### [What you need to do]
Write out the data again in full, exactly as it reads.
START Data segment
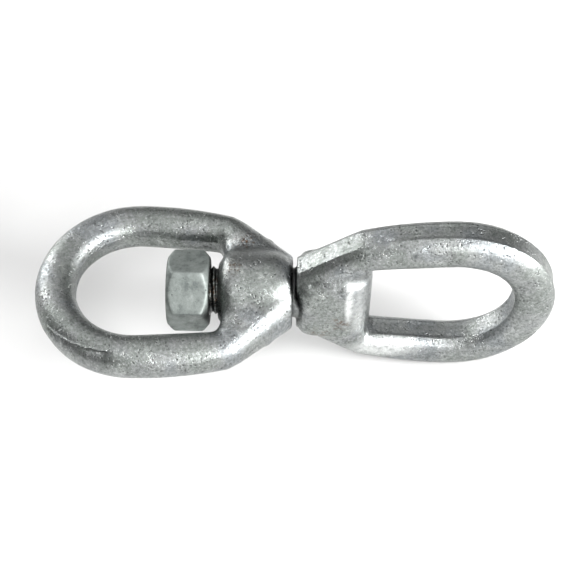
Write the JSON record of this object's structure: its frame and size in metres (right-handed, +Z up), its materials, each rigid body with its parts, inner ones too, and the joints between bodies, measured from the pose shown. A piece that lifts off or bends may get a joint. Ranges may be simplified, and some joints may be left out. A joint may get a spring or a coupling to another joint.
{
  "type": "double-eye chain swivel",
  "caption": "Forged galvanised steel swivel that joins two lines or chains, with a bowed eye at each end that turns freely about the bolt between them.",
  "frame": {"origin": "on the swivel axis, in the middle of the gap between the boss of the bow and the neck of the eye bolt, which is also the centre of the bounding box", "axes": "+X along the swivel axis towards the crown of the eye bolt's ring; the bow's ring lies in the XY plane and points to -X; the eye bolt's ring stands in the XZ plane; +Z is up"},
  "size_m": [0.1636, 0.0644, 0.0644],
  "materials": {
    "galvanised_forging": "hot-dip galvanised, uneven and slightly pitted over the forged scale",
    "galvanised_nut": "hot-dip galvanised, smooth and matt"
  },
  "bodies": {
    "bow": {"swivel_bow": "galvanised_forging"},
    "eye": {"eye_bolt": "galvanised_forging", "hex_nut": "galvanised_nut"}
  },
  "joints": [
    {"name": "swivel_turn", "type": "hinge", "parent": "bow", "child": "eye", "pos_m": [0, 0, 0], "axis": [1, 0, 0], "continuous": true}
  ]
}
END Data segment
### [Task response]
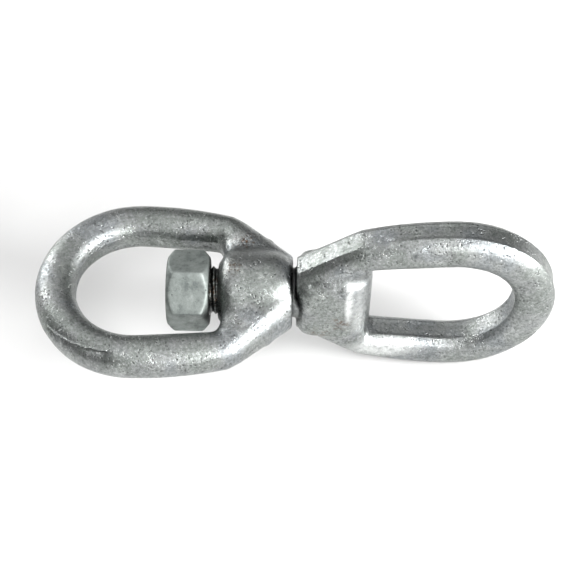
Write the JSON record of this object's structure: its frame and size in metres (right-handed, +Z up), its materials, each rigid body with its parts, inner ones too, and the joints between bodies, measured from the pose shown. A piece that lifts off or bends may get a joint. Ranges may be simplified, and some joints may be left out. A joint may get a spring or a coupling to another joint.
{
  "type": "double-eye chain swivel",
  "caption": "Forged galvanised steel swivel that joins two lines or chains, with a bowed eye at each end that turns freely about the bolt between them.",
  "frame": {"origin": "on the swivel axis, in the middle of the gap between the boss of the bow and the neck of the eye bolt, which is also the centre of the bounding box", "axes": "+X along the swivel axis towards the crown of the eye bolt's ring; the bow's ring lies in the XY plane and points to -X; the eye bolt's ring stands in the XZ plane; +Z is up"},
  "size_m": [0.1636, 0.0644, 0.0644],
  "materials": {
    "galvanised_forging": "hot-dip galvanised, uneven and slightly pitted over the forged scale",
    "galvanised_nut": "hot-dip galvanised, smooth and matt"
  },
  "bodies": {
    "bow": {"swivel_bow": "galvanised_forging"},
    "eye": {"eye_bolt": "galvanised_forging", "hex_nut": "galvanised_nut"}
  },
  "joints": [
    {"name": "swivel_turn", "type": "hinge", "parent": "bow", "child": "eye", "pos_m": [0, 0, 0], "axis": [1, 0, 0], "continuous": true}
  ]
}